Ridiculous! These posts are. Come to Brckck on Saturday. After optional potluck/obligatory drinking. I look forward to both and to all. I look forward to no longer hearing like a robot (?)
I want to see you all of you all of you
all of you!

Thursday, August 7, 2008

Did anyone ever go

to the Fontanelle Forest nature center/children's center
with the nest? And giant stuffed snakes and things?
It's not there anymore, in the same way/place--with the same things.

I want to be there right now
in that nest, pretending to hatch
pillow eggs.
Starlite Lounge around 5:15 today for interested parties.

Coffee

is important to my happiness.

Wednesday, August 6, 2008

I spend a lot

of time at work compulsively biting the skin of my fingers
off. It's a vicious boredom-bred desperation. But boredom
isn't it. It's the not wanting. And not being able to. The frustrating
nature of all of this tediousness and the annoying whine this place is to me. I don't know
what I would want to do but not this. Going running with Cassie
tonight, if all goes as planned. Needing to unpack my room. Needing
to remember to shut the door to my bedroom.
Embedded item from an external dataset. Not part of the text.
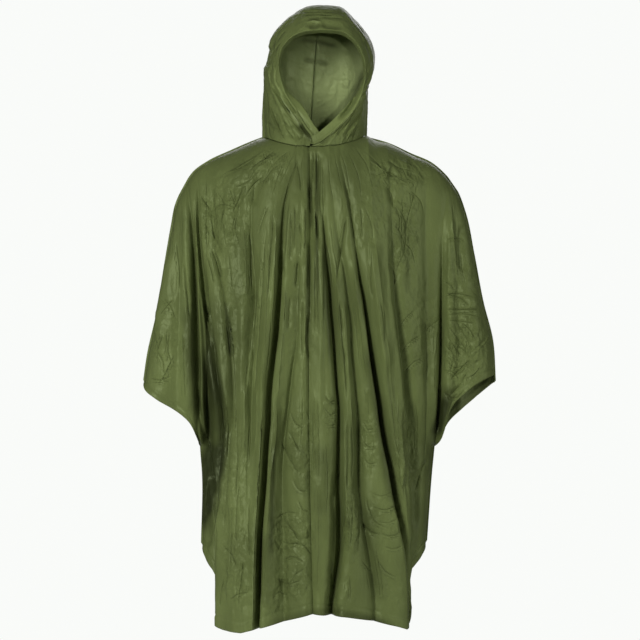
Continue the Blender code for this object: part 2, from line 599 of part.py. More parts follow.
# ---------------------------------------------------------------- meshes
def grid_faces(start, rows, columns, flip):
    faces = []
    for row in range(rows - 1):
        for column in range(columns - 1):
            a = start + row * columns + column
            across, down, far = a + 1, a + columns, a + columns + 1
            faces.append((a, down, far, across) if flip else (a, across, far, down))
    return faces


def sheet_object(name, patches, flips, colour):
    """One named piece: its patches as one open sheet, with a wall inside it."""
    vertices, faces = [], []
    for points, flip in zip(patches, flips):
        rows, columns = points.shape[:2]
        faces += grid_faces(len(vertices), rows, columns, flip)
        vertices += [tuple(p) for p in points.reshape(-1, 3)]
    mesh = bpy.data.meshes.new(name)
    mesh.from_pydata(vertices, [], faces)
    mesh.update()
    piece = bpy.data.objects.new(name, mesh)
    COLLECTION.objects.link(piece)
    weld = piece.modifiers.new("join_patches", "WELD")
    weld.merge_threshold = 0.00002
    wall = piece.modifiers.new("wall", "SOLIDIFY")
    wall.thickness = WALL
    wall.offset = -1
    wall.use_even_offset = False
    mesh.materials.append(vinyl(name + "_vinyl", colour))
    mesh.shade_smooth()
    return piece


def vinyl(name, colour):
    """Olive vinyl film: satin, not metallic."""
    material = bpy.data.materials.new(name)
    material.use_nodes = True
    shader = material.node_tree.nodes["Principled BSDF"]
    shader.inputs["Base Color"].default_value = (*colour, 1)
    shader.inputs["Roughness"].default_value = 0.42
    shader.inputs["Metallic"].default_value = 0.0
    material.diffuse_color = (*colour, 1)
    return material


for old in list(bpy.data.objects):
    bpy.data.objects.remove(old)
COLLECTION = bpy.data.collections.new("rain_poncho")
bpy.context.scene.collection.children.link(COLLECTION)

left = panel("front", FRONT_FOLDS, 0, CENTRE + 2, HEM_FRONT, ("left",))
right = panel("front", FRONT_FOLDS, CENTRE + 1, len(FRONT_FOLDS) + 2, HEM_FRONT, ("right",))
back = panel("back", BACK_FOLDS, 0, len(BACK_FOLDS) + 2, HEM_BACK, ("left", "right"))
left["body"] = lap_under(left["body"], right["body"])

OLIVE = (0.095, 0.125, 0.038)
OLIVE_SHADE = (0.085, 0.115, 0.035)
sheet_object("front_left", [left["body"], left["left"]], [True, False], OLIVE)
sheet_object("front_right", [right["body"], right["right"]], [True, True], OLIVE)
sheet_object("back", [back["body"], back["left"], back["right"]], [False, True, False], OLIVE_SHADE)

front_row = np.concatenate([left["body"][0, :-2], right["body"][0]])
halves = [hood_half(side, front_row, back["body"][0], np.array(HOOD_COLUMNS),
                    np.array(HOOD_ROWS))
          for side in ("left", "right")]
hood = np.concatenate([halves[0], halves[1][-2::-1]])
sheet_object("hood", halves, [True, False], OLIVE)
sheet_object("hood_hem", [hood_hem(hood)], [False], OLIVE_SHADE)
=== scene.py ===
"""Looks of the hooded rain poncho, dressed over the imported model.

Each cut piece of vinyl film is one dense sheet on the form of its solid, with the large folds
of the solids, and creases, crumple and weld lines in the film itself. Metres, +Z up, front
at -Y, origin in the middle of the neck base.
"""
import math
from collections import namedtuple

import bpy
import numpy as np
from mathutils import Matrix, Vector


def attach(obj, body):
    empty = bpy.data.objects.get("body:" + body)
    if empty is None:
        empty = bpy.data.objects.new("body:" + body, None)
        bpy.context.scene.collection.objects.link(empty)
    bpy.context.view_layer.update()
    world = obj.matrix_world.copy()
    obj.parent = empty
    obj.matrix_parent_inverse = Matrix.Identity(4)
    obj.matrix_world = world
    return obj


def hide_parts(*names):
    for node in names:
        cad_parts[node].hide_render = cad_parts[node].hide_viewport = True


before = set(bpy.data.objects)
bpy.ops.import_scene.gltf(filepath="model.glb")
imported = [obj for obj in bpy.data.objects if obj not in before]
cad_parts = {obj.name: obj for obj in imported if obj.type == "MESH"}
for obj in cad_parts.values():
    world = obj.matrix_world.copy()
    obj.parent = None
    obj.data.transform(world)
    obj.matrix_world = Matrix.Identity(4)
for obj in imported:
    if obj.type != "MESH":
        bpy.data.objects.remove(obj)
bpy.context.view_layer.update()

# ---------------------------------------------------------------- driving sizes
WALL = 0.0015            # wall of the film as built
GAP = 0.0003             # clearance between neighbouring pieces
LAP_SHARE = 0.9          # how far the left front goes under the right one's first column
FLANGE = 0.004           # weld flange that stands out along shoulder, sleeve top and side
HOLLOW_EDGE = WALL + GAP / 2      # half depth of the closed seam, at the outer face
CHEST_DEPTH_FRONT = 0.148
CHEST_DEPTH_BACK = 0.122
SLEEVE_DEPTH = 0.055     # half depth of the flattened sleeve tube
SHOULDER_ROUND = 0.075   # radius over the shoulder
SLEEVE_ROUND = 0.050     # radius round the sleeve top
SIDE_ROUND = 0.130       # radius round the body side, below the sleeves
TORSO_HALF_WIDTH = 0.225
CREASE_REACH = 1.3       # a crease's flank, in crease half widths
CROWDING = 1.5           # how much a sheet's columns crowd to a crease

ROWS_UPPER = 12          # rows from the shoulder to the underarm
ROWS_LOWER = 9           # rows from the underarm to the hem
SLEEVE_START = 0.08      # share of the sleeve top that the sleeve's first row runs along
HOOD_ROWS = (0, 0.035, 0.08, 0.14, 0.215, 0.30, 0.39, 0.49, 0.59, 0.69, 0.79, 0.89, 1)
HEM_TURNS_BACK = (0.01, 0.13)     # heights between which the opening's strip turns to the back
HEM_BACK_SHARE = 0.8     # share of its sideways direction that it loses there
MILLIMETRE = 0.001

# ---------------------------------------------------------------- outline, seen from the front
Point = namedtuple("Point", "x z")

SHOULDER_LEFT = tuple(Point(*p) for p in (      # neck centre, shoulder, sleeve top, cuff tip
    (0.000, 0.030), (-0.060, 0.021), (-0.113, 0.006), (-0.181, -0.022), (-0.226, -0.043),
    (-0.258, -0.066), (-0.279, -0.098), (-0.296, -0.135), (-0.305, -0.180), (-0.318, -0.255),
    (-0.337, -0.370), (-0.355, -0.450), (-0.363, -0.505)))
SHOULDER_RIGHT = tuple(Point(*p) for p in (
    (0.000, 0.030), (0.060, 0.021), (0.107, 0.007), (0.155, -0.007), (0.200, -0.028),
    (0.243, -0.047), (0.272, -0.072), (0.296, -0.104), (0.314, -0.150), (0.333, -0.240),
    (0.352, -0.340), (0.372, -0.420), (0.378, -0.508)))

ARMHOLE_LEFT = tuple(Point(*p) for p in (       # sleeve root, then the side seam
    (-0.270, -0.084), (-0.257, -0.200), (-0.248, -0.360), (-0.243, -0.520), (-0.2436, -0.643),
    (-0.2395, -0.700), (-0.2415, -0.845)))
ARMHOLE_RIGHT = tuple(Point(*p) for p in (
    (0.278, -0.078), (0.264, -0.174), (0.261, -0.300), (0.259, -0.480), (0.2489, -0.645),
    (0.2445, -0.690), (0.2335, -0.840)))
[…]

This morning when I got home the chain was hooked so I could unlock
but not enter the apartment. Annoying. I considered trying to slam it off
but instead just called Katie and then ate an egg to calm myself. Those chains
they really do fuck up getting into a place.

Saturday, August 2, 2008

Motherfuckers.

What's the deal with writing on shirts? I used to have a t-shirt that said "rated G for gorgeous!" Oh man, those were the days
that I'm embarrassed of. Why not "rated R for rapacious!" you may ask. Or "rated C for cunt!" Or "rated B for this is written on my BOOBS!" Or "rated D for Dike!" "rated F for fuckmyface!" God I've gone onto a whole 'nother rating system while trying to sort this item that really doesn't need sorting. But any thoughts on slogan shirts? Tell your boyfriend thanks? You looked better on Myspace?

Is it an obsession with generically collective witticisms? Is that the fixation? Your Mom. Don't ever text that to someone unless you are prepared for said mom to be DEAD> better, don't text at all, especially when drunk or sleeping or sitting next to bankenbrand.